Points of view, and the manner in which we express those points, often distract from our common goal. At its most finite point, my goal and your goal is the same. We must work together to stop those that would violate our trust as a community, break our laws and perpetrate unspeakable acts of evil. Concerned citizens on “both sides” of this issue agree on this point.

As a former police officer and a gun owner, some would say I am jaded. For a brief time I was on the front lines of human depravity, which some would falsely believe puts me in the camp of more gun control measures; it doesn’t. Every police officer has stories they can tell, and some sit in their stomach like a rock.
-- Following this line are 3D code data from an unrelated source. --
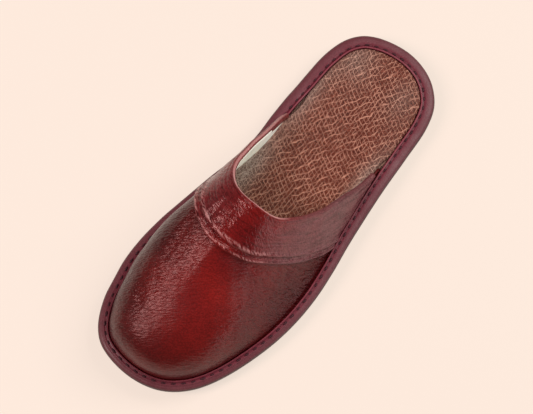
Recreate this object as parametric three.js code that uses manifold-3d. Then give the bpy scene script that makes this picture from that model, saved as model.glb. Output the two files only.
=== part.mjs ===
import * as THREE from 'three';
import { mergeVertices } from 'three/addons/utils/BufferGeometryUtils.js';
import Module from 'manifold-3d';

// Left leather slipper, in millimetres. +X is the outer side, the toe points to -Y, +Z is up.
// The origin is on the floor under the middle of the heel.
const soleLength = 280;
const ballWidth = 112;
const heelCentre = 40;
const instepHeight = 60;

const leatherThickness = 1.6;
const overlayThickness = 1.2;
const seatGap = 0.3;
const overlayGap = 0.8;

const outsoleHeel = 8;
const outsoleForefoot = 5.5;
const heelStep = 1.8;
const toeSpringHeight = 2.4;

const randHeight = 7.6;
const randLip = 1.4;
const randHeelWidth = 9.5;
const randToeWidth = 6.8;
const randUnderWidth = 8;
const randUnderThickness = 1.2;

const boardThickness = 2.8;
const flangeThickness = 1.3;
const flangeInset = 3;
const padRise = 2.8;
const padDish = 1.2;
const collarTurn = 1.6;

const treadPitch = 13;
const treadWidth = 2.4;
const treadDepth = 1.1;
const deckInset = 14;
const footbedEdge = 7;
const wingRoom = 2.3;
const upperRoom = 3;

// Outline of the sole: shares of soleLength and of ballWidth.
const outlineShape = [
  { along: 0.0, outer: 0.026, inner: -0.026 },
  { along: 0.0355, outer: 0.275, inner: 0.249 },
  { along: 0.071, outer: 0.348, inner: 0.313 },
  { along: 0.124, outer: 0.389, inner: 0.349 },
  { along: 0.213, outer: 0.405, inner: 0.36 },
  { along: 0.32, outer: 0.42, inner: 0.362 },
  { along: 0.39, outer: 0.436, inner: 0.357 },
  { along: 0.46, outer: 0.455, inner: 0.378 },
  { along: 0.53, outer: 0.48, inner: 0.417 },
  { along: 0.6, outer: 0.495, inner: 0.45 },
  { along: 0.67, outer: 0.491, inner: 0.481 },
  { along: 0.745, outer: 0.464, inner: 0.497 },
  { along: 0.8, outer: 0.428, inner: 0.492 },
  { along: 0.85, outer: 0.386, inner: 0.469 },
  { along: 0.887, outer: 0.346, inner: 0.449 },
  { along: 0.922, outer: 0.296, inner: 0.415 },
  { along: 0.957, outer: 0.22, inner: 0.362 },
  { along: 0.983, outer: 0.125, inner: 0.285 },
  { along: 1.0, outer: -0.076, inner: 0.076 },
];

// Thickness of the outsole, as shares of the way from the forefoot's to the heel's, and its lift off the floor.
const outsoleShape = [
  { along: 0.0, thick: 1.0, lift: 0.0 },
  { along: 0.3, thick: 0.9, lift: 0.0 },
  { along: 0.48, thick: 0.45, lift: 0.0 },
  { along: 0.66, thick: 0.0, lift: 0.0 },
  { along: 0.8, thick: 0.05, lift: 0.0 },
  { along: 0.9, thick: 0.1, lift: 0.25 },
  { along: 1.0, thick: 0.1, lift: 1.0 },
];

// Crown line of the last: sideways share of ballWidth, height share of instepHeight.
const crownShape = [
  { along: 0.0, across: -0.018, height: 1.0 },
  { along: 0.5, across: -0.03, height: 1.0 },
  { along: 0.565, across: -0.05, height: 0.98 },
  { along: 0.67, across: -0.085, height: 0.85 },
  { along: 0.76, across: -0.1, height: 0.715 },
  { along: 0.83, across: -0.1, height: 0.6 },
  { along: 0.89, across: -0.095, height: 0.5 },
  { along: 1.0, across: -0.09, height: 0.35 },
];

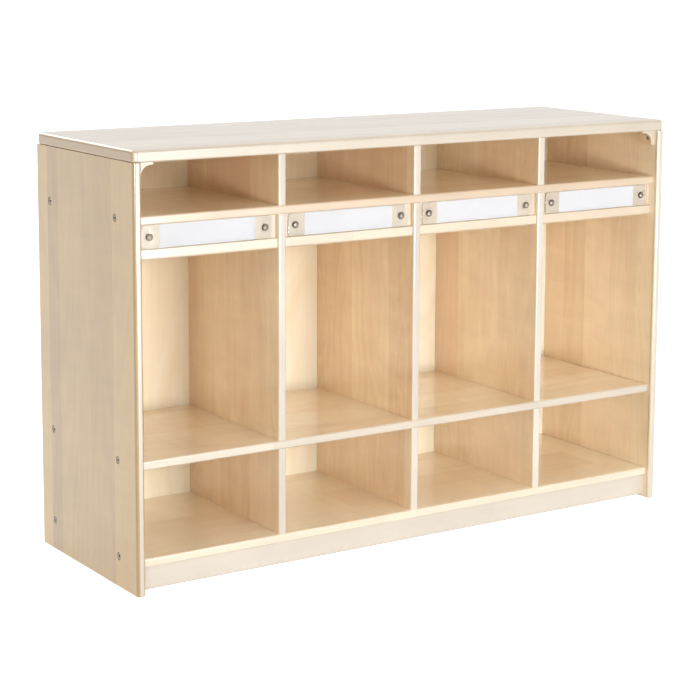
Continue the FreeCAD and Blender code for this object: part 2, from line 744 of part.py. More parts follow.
def back_screw_holes():
    hole = flat_screw(SCREW_PLAY, SCREW_END_GAP)
    return [moved(hole, place, Y_AXIS) for place in back_screw_places()]


def back_panel_screws():
    screw = flat_screw().cut(cross_recess(0))
    return Part.makeCompound([moved(screw, place, Y_AXIS) for place in back_screw_places()])


# ---- Every node, by name ------------------------------------------------------------------------------

def all_nodes():
    nodes = {
        "top_panel": top_panel(),
        "left_side_panel": side_panel(-1),
        "right_side_panel": side_panel(1),
        "back_panel": back_panel(),
        "back_panel_screws": back_panel_screws(),
        "kick_board": kick_board(),
        "kick_board_dowels": pins(kick_dowels()),
        "top_panel_dowels": pins(top_dowels()),
        "label_rail_dowels": pins(rail_dowels()),
        "label_washers": label_washers(),
        "coat_hook_screws": coat_hook_screws(),
        "shelf_dowels": pins([place for name in SHELF_TOPS for place in shelf_dowels(name)]),
    }
    for name in SHELF_TOPS:
        nodes[f"{name}_shelf"] = shelf(name)
    for tier in TIERS:
        nodes[f"{tier}_divider_dowels"] = pins(divider_dowels(tier))
        for number in range(1, BAYS):
            nodes[f"{tier}_divider_{number}"] = divider(tier, number)
    for bay in range(1, BAYS + 1):
        nodes[f"label_rail_{bay}"] = label_rail(bay)
        nodes[f"label_plate_{bay}"] = label_plate(bay)
        nodes[f"label_card_{bay}"] = label_card(bay)
        nodes[f"label_screws_{bay}"] = label_screws(bay)
        nodes[f"coat_hook_{bay}"] = coat_hook(bay)
    for side, word in ((-1, "left"), (1, "right")):
        bolts = [connector_bolt(side, y, z) for y, z in bolt_places()]
        nuts = [barrel_nut(side, y, z) for y, z in bolt_places()]
        nodes[f"{word}_connector_bolts"] = Part.makeCompound(bolts)
        nodes[f"{word}_barrel_nuts"] = Part.makeCompound(nuts)
        nodes[f"corner_block_{word}"] = corner_block(side)
        nodes[f"corner_block_screws_{word}"] = corner_block_screws(side)
    return nodes


os.makedirs("parts", exist_ok=True)
for node, shape in all_nodes().items():
    if not shape.isValid() or not shape.Solids:
        raise ValueError(f"{node} is not a valid solid")
    shape.exportStep(f"parts/{node}.step")
    print(f"{node}: {len(shape.Solids)} solid(s), {shape.Volume / 1000:.1f} cm3")
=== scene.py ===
"""Looks of the four-bay coat locker: materials, floor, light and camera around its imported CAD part.

Metres, in the part's own frame: +Z is up and the open front faces -Y.
"""

import math

import bpy
from mathutils import Matrix, Vector


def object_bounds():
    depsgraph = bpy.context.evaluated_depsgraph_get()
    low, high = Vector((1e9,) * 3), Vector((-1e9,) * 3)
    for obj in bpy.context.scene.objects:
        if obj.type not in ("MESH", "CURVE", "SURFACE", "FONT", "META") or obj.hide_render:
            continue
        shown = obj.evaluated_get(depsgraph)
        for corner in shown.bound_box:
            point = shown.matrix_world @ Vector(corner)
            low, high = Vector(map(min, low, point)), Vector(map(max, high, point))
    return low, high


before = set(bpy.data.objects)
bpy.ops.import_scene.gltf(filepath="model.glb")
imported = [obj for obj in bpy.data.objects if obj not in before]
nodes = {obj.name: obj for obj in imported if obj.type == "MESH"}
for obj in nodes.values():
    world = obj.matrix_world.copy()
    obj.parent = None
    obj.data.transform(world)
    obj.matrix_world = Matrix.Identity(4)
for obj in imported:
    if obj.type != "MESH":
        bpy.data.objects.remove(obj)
cad_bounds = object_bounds()

AXES = "XYZ"

# ---- Colours (linear) ---------------------------------------------------------------------------------

MAPLE = {"pale": (0.90, 0.73, 0.49), "tan": (0.68, 0.44, 0.23), "pink": (0.80, 0.54, 0.34)}
# a darker, more saturated copy of MAPLE for the left side panel: painted shade
LEFT_SIDE_SHADED_MAPLE = {"pale": (0.64, 0.40, 0.115), "tan": (0.37, 0.20, 0.045), "pink": (0.51, 0.29, 0.07)}
# a paler copy of MAPLE for the shelves: painted light on the shelf tops
SHELF_PAINTED_LIGHT_MAPLE = {"pale": (0.97, 0.84, 0.62), "tan": (0.78, 0.57, 0.34), "pink": (0.86, 0.65, 0.44)}
MAPLE_STREAK = (0.43, 0.27, 0.15)
MAPLE_END = (0.49, 0.33, 0.15)
MAPLE_END_DARK = (0.39, 0.245, 0.10)
# colours of faces to the front and back: partly the paler edge wood, partly painted shade, as they are
# drawn darker than the boards' faces to offset the strong frontal light; SOFT, PALE and BRIGHT step up from
# left to right as painted light
FRONT_SOFT = (0.455, 0.395, 0.32)
FRONT_PALE = (0.51, 0.445, 0.365)
FRONT_BRIGHT = (0.54, 0.48, 0.405)
FRONT_CREAM = (0.505, 0.435, 0.34)
FRONT_BUFF = (0.50, 0.43, 0.335)
FRONT_TAN = (0.555, 0.415, 0.28)
FRONT_HONEY = (0.585, 0.485, 0.36)
FRONT_AMBER = (0.575, 0.46, 0.33)
PLY_PALE = (0.96, 0.90, 0.73)
PLY_TAN = (0.90, 0.73, 0.45)
PLY_CORE = (0.52, 0.34, 0.18)
BEECH_PALE = (0.74, 0.55, 0.36)
BEECH_TAN = (0.60, 0.41, 0.24)
ACRYLIC_COOL = (0.97, 0.98, 0.98)
ACRYLIC_WARM = (0.99, 0.99, 0.98)
CARD_WHITE = (0.735, 0.725, 0.75)
CARD_SHADE = (0.68, 0.67, 0.695)
STEEL_LIGHT = (0.36, 0.32, 0.27)
STEEL_DARK = (0.19, 0.165, 0.135)
DARK_BROWN_STEEL_LIGHT = (0.12, 0.095, 0.07)
DARK_BROWN_STEEL_DARK = (0.06, 0.045, 0.033)
CAST_LIGHT = (0.72, 0.71, 0.69)
CAST_DARK = (0.50, 0.49, 0.47)
FLOOR_LIGHT = (0.90, 0.90, 0.90)
FLOOR_SHADE = (0.86, 0.86, 0.86)
WHITE = (1.0, 1.0, 1.0)

# ---- Figure of the wood -------------------------------------------------------------------------------

# how fast each pattern changes, per metre along the grain, over the width and through the thickness
MAPLE_STREAK_RATES = (2.4, 52.0, 52.0)
MAPLE_SWELL_RATES = (1.5, 7.5, 7.5)
MAPLE_FIBRE_RATES = (26.0, 900.0, 900.0)
MAPLE_CURL_RATES = (34.0, 9.0, 9.0)
MAPLE_MINERAL_RATES = (9.0, 48.0, 20.0)
PLY_FIELD_RATES = (0.9, 3.6, 0.0)
PLY_STREAK_RATES = (2.0, 70.0, 70.0)
PLY_FIBRE_RATES = (24.0, 800.0, 800.0)
BEECH_RAY_RATES = (90.0, 900.0, 900.0)
SCRATCH_RATES = (2600.0, 700.0, 500.0)

STAVE_UNEVENNESS = 11.0    # changes of width per metre of board
RING_RATE = 130.0          # growth rings per metre
PITH_WANDER_RATE = 1.7     # bends of the pith per metre
PITH_WANDER = 0.16         # how far it bends
PITH_NEAREST = 0.03        # least and greatest offset of the pith through the thickness
PITH_FURTHEST = 0.10
MAPLE_ARCHES = 15.0        # height lines from the lowest to the highest place of a swell
VENEER_ARCHES = 26.0
PLY_LAYER = 0.0018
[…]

For every “humorous story” a police officer may share, there are horrible stories they keep to themselves, and it sometimes takes years to expel from their daily thoughts. As police officers, we know if we share the “gory details,” it would make us all sick. The issue of self-defense draws from these observations.

I have seen all manner of crime firsthand. I have seen the worst of human nature (and at times, the best), and seldom was a gun anywhere in sight. For all the weapons man can use to inflict harm, the human mind is the most lethal. Yes, guns are sometimes the instrument used to inflict harm, and a gun in the hands of the wrong person will most likely lead to tragedy. But the same can be said with any instrument capable of destructive means. Maybe not to the instant lethality as a mass shooting.

Let us not forget 19 hijackers with box cutters were responsible for the deaths of more than 3,000 people on 9/11, and a man with a Ryder rental truck, loaded with mixture of fertilizer, and ammonium nitrate/fuel oil, killed more than 160 people April 19, 1995 in Oklahoma City. Neither used a gun, but all share one thing, a heart corrupted by inhumanity and a depraved indifference for their fellow man.

We would be fools if we did not include guns in the conversation, but we would also be fools if we ignored the cultural paradigms also at play. The concern many of us have is that by primarily focusing on the instrument, critical elements such as mental illness, harmful shifts in the family dynamics and youth disenfranchisement, will all be marginalized or ignored.

Many people seem willing to have this comprehensive conversation, but some have made up their minds. As we utter gun nuts or gun grabbers, we also throw out the nice sounding, but hardly agreed upon phrase “common-sense gun control.” There are plenty of polls out there that indicate Americans are interested in certain firearms measures. But all the polls are general in nature, and do not address a line-by-line understanding of the exact framework of the legislation and precise language. One person’s common-sense is another person’s absurdity.

I have not stated my absolute position on the topic at hand and I have no doubts Seacoast Media Group will receive of barrage of “common-sense” suggestions for me to ponder (as if I haven’t done so already). Over the next few articles I will touch on a few of these points, and maybe even consider hosting an “Ask A Gun Owner Anything” forum much like “Ask a Muslim Anything” or “Ask an Immigrant Anything.” I am willing to try to have a balanced conversation that is representative of the many points of view. Are you?